## Problem details:
Say how many lines contain "bodies"; the answer is the number alone.
==== Data
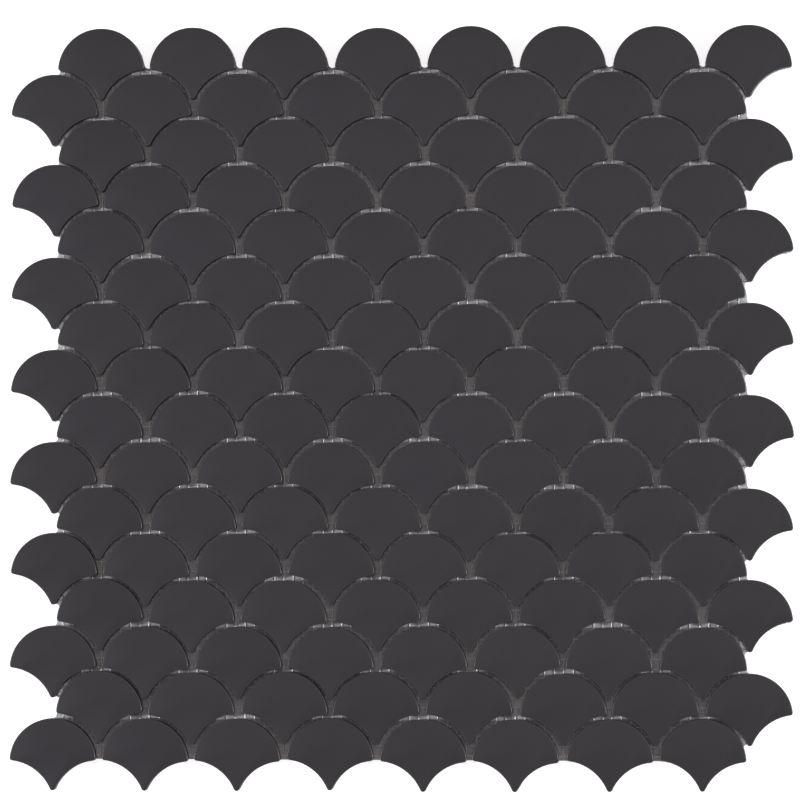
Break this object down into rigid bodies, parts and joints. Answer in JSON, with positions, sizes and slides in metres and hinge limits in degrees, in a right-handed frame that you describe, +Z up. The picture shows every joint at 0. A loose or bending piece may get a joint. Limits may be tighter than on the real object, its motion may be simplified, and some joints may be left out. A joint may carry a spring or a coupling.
{
  "type": "fish scale mosaic tile sheet",
  "caption": "Flexible sheet of matt charcoal glass mosaic: fan-shaped fish scale tiles in staggered rows with open joints, held from behind by a clear film with glass-fibre mesh in it.",
  "frame": {"origin": "middle of the sheet, on the underside of its backing", "axes": "+X along the rows of scales, +Y from the scales' points to their round heads, +Z up, out of the sheet's face"},
  "size_m": [0.3245, 0.3169, 0.0056],
  "materials": {
    "matt_glass": "matt, opaque, pressed, with softened arrises",
    "backing_film": "clear film, glossy, with white glass-fibre mesh in it"
  },
  "bodies": {
    "root": {"mesh_backing": "backing_film", "scale_row_01": "matt_glass", "scale_row_02": "matt_glass", "scale_row_03": "matt_glass", "scale_row_04": "matt_glass", "scale_row_05": "matt_glass", "scale_row_06": "matt_glass", "scale_row_07": "matt_glass", "scale_row_08": "matt_glass", "scale_row_09": "matt_glass", "scale_row_10": "matt_glass", "scale_row_11": "matt_glass", "scale_row_12": "matt_glass", "scale_row_13": "matt_glass", "scale_row_14": "matt_glass", "scale_row_15": "matt_glass", "scale_row_16": "matt_glass"}
  },
  "joints": []
}
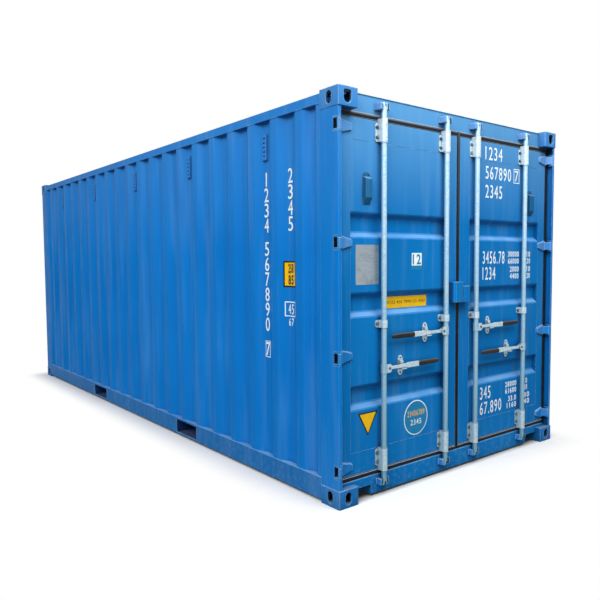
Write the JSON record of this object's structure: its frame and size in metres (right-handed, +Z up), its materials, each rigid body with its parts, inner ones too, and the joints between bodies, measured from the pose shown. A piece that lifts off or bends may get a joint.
========
## Answer for the task:
3